Cass came to the SBTC as evangelism director on March 1, 2004, succeeding interim director Ronnie Yarber. He served six years as New Mexico Baptists’ evangelism director and also served as an associate evangelism director at the Baptist General Convention of Texas as well as pastor of numerous churches in Texas and New Mexico.   

SBTC FOUNDATION
Johnathan Gray, SBTC Foundation executive director, told the board the foundation’s assets as of Dec. 31 had grown to nearly $20 million. Gray said the SBTCF Enhanced Cash Fund—a short-term investment available to churches and ministry institutions—ended the year with an annualized 1.4 percent return. Meanwhile, the annual return rate of the SBTCF Endowment Fund was 13.52 percent while the SBTCF Income Fund garnered an annual return rate of 7.41 percent.

The foundation has also begun offering the Next Generation Fund, a perpetual ministry fund that annually support the ministries aided by the Reach Texas Offering, Gray said.
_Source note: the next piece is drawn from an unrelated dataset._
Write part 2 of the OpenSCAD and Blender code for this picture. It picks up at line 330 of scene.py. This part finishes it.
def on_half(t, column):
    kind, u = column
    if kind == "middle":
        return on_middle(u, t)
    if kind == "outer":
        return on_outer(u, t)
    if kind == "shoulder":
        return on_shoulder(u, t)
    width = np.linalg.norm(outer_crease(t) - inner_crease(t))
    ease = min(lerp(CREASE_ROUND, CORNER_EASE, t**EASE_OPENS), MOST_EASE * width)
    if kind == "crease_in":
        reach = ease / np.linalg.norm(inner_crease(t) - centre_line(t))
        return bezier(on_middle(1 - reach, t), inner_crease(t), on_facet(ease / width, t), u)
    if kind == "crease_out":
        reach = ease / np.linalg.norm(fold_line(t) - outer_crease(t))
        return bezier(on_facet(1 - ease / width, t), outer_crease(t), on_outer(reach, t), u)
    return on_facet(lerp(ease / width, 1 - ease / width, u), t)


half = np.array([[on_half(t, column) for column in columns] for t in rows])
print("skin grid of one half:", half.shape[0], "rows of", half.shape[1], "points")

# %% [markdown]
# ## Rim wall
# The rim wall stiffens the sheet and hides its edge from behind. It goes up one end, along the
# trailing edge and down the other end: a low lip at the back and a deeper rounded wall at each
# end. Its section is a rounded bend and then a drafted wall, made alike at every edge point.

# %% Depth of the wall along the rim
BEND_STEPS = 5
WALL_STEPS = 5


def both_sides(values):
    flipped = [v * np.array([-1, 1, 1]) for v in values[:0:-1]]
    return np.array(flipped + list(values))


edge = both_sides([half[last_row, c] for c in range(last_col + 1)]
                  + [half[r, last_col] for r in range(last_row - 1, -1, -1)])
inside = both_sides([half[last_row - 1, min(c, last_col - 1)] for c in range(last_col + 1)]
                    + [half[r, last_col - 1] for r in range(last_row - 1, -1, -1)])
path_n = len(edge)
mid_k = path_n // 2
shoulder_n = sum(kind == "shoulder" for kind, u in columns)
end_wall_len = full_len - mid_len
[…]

Also, Gray said an online estate planner is now accessible at sbtexasfoundation.com.

EXECUTIVE DIRECTOR’S REPORT 
SBTC Executive Director Jim Richards spent most of his report time speaking of the Cooperative Program, the unified missions funding channel that fuels cooperative Southern Baptist work in Texas and worldwide.

Richards said a CP Summit in February with leading CP giving churches revealed that more needs to be done in explaining and promoting CP to church leaders and members. He lauded a new promotional video (accessible at sbtexas.com/CP) that includes testimonies of how the CP propels ministry endeavors in Texas and beyond.

“The response to the renewed emphasis on the Cooperative Program has been encouraging and the confidence that we have here in Texas in the SBTC CP has been a blessing. But there still are some alarming trends,” Richards said. “And these trends show us that unless there is more information and then enthusiasm of giving through the Cooperative Program, that there will be a debilitating effect.” 

Over a 15-year-span, “the dollars have increased, the church budgets have increased, but the Cooperative Program percentage of giving has decreased,” Richards said, adding that at current levels of giving decline, the SBC missionary and education ministries could become “unsustainable.” 

“And the only thing we can do is turn it around. So let’s turn it around. It’s not time to give up, it’s time now to be enthused by all these testimonies we’ve heard, all these people who are getting saved, all these new churches getting started. It’s because we’re doing it together. We’re doing it through the Cooperative Program.”

Richards urged pastors and lay persons to join the convention staff in taking up the cause of championing the Cooperative Program.